The people of North Carolina are about to find out if they have a governor with a mind and an agenda of his own or a weak and mostly ceremonial leader who is unwilling or unable to stand up to the legislative leaders of his own party when they threaten the well-being of the state.
Governor Pat McCrory is clearly unhappy with the budget the Senate passed last week. He said publicly that he is worried that the additional cuts it makes to state agencies will make it difficult for government to do its job. He is right.
He is also not thrilled with the Senate teacher pay proposal that gives an average of an 11 percent raise to teachers who give up career status protections and slashes almost $400 million in school spending to pay for it, including laying off 7,400 teacher assistants and cutting funding for school nurses.
McCrory’s plan recommended a two percent pay hike for most teachers with a larger raise for teachers just starting out, and he left the career status protections in place.
The Senate budget also includes no new funding to address the textbook crisis in the state. McCrory’s budget proposed $23 million in new funding, not nearly enough, but at least a start.
Senate leaders astonishingly slashed technology for funding for the courts too, despite massively outdated computer systems that threaten the administration of justice. McCrory proposed increased funding for the courts.
Then there is Medicaid. Senate leaders want to kick thousands of people who are aged, blind, or disabled off the health care program.
And the budget rejects McCrory’s painstakingly developed Medicaid reform efforts that expand Accountable Care Organizations to save money and improve patient care by building on the success of Community Care of North Carolina, an approach generally endorsed by medical providers and health care advocates.

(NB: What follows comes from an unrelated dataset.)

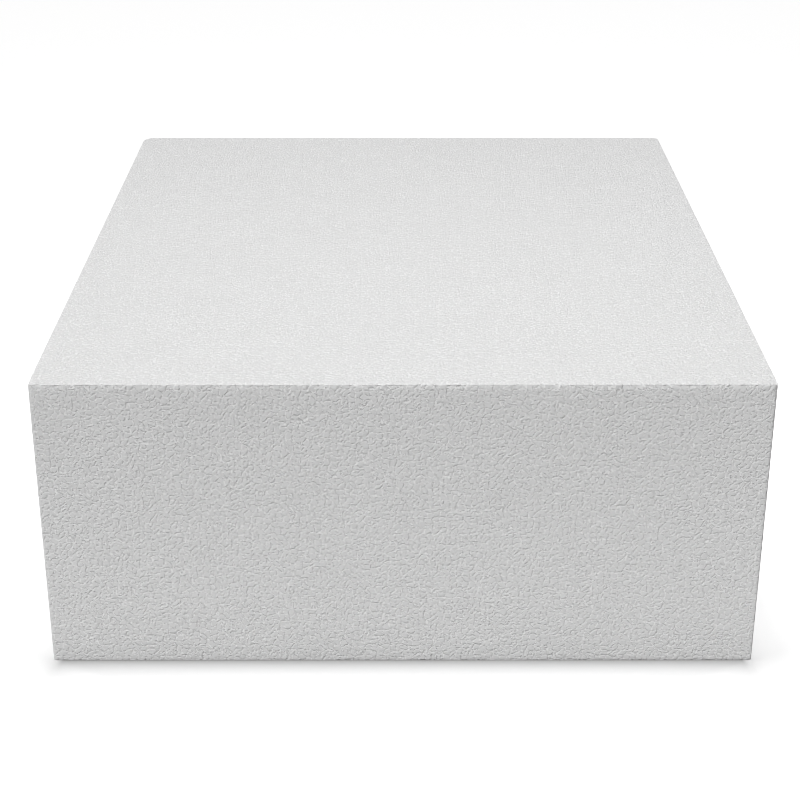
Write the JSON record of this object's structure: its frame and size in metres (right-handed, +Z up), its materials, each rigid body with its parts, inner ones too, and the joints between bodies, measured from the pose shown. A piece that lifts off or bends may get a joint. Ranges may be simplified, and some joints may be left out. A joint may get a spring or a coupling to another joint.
{
  "type": "foam block",
  "caption": "Plain rectangular block of white bead foam with flat faces, crisp front edges and slightly worn rear corners.",
  "frame": {"origin": "middle of the underside", "axes": "+Z up through the height, +Y from the front face to the rear face along the depth, +X to the right across the width"},
  "size_m": [0.37, 0.44, 0.16],
  "materials": {
    "foam": "matte, fused white beads"
  },
  "bodies": {
    "root": {"foam_block": "foam"}
  },
  "joints": []
}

The Senate ends Community Care completely, ignores the proposal about Accountable Care Organizations, and sets up a new entity outside the Department of Health and Human Services that has never been seriously discussed in any public setting.
There are plenty more horrible provisions in the Senate budget, too many to list, and McCrory’s own budget leaves much to be desired too.
But the Senate plan is in a regressive league of its own. It’s one of the most extreme budgets that has ever passed a chamber of the General Assembly.
It’s not clear where the House leadership stands or how Speaker Thom Tillis’ candidacy for the U.S. Senate will affect budget negotiations, but his desire to end the session as soon as possible is not a position of strength when trying to resolve budget disputes.
It’s likely that McCrory himself will have to play a prominent role in fending off the worst of the Senate proposals.
But is he up to it?
There are reasons to doubt it. McCrory said clearly when campaigning for governor that he would not sign a bill that further restricted access to abortion services but last year he signed one anyway.
He vowed in his State of the State speech last year that any tax reform plan would be revenue neutral but then signed a tax cut bill that will cost the state $600 million a year.
And lawmakers easily overrode both of McCrory’s vetoes last year, an embarrassing outcome for the governor after news reports that he was working hard for the votes to sustain them.
Then there’s last week when McCrory took off to Charlotte as the Senate was preparing to pass the budget that he publicly criticized.
McCrory’s public schedule included a photo shoot and interview for the “Great Dogs of Charlotte” in the afternoon.
It might be a worthy cause, but it’s hard to believe the organizers of the photo session wouldn’t have understood if McCrory had asked to reschedule and spent the time instead pressuring Senators not to kick disabled people off of Medicaid.
Now the budget moves to the House where McCrory may have a little more influence. But in the end, someone is going to have to stand up to the increasingly far-right Senate leadership. And it will have to be McCrory.
He ran for governor promising to change the culture of Raleigh and to “step on the toes of the Right and the Left,” a phrase he still uses often in his appearances across the state.
It’s hard to think of a time when he has disappointed the Right, much less stood up to them. But this Senate budget is so bad, it’s not about stepping on toes or even about the Right of the Left.
It’s about maintaining some basic level of decency in the state, not stripping classrooms bare and kicking the most vulnerable people in our communities out in the street.
Surely McCrory realizes that. We’ll find out soon whether or not he can do something about it. We will find out if we actually have a governor.
Chris Fitzsimon is founder and executive director of N.C. Policy Watch, a progressive think tank affiliated with the North Carolina Justice Center.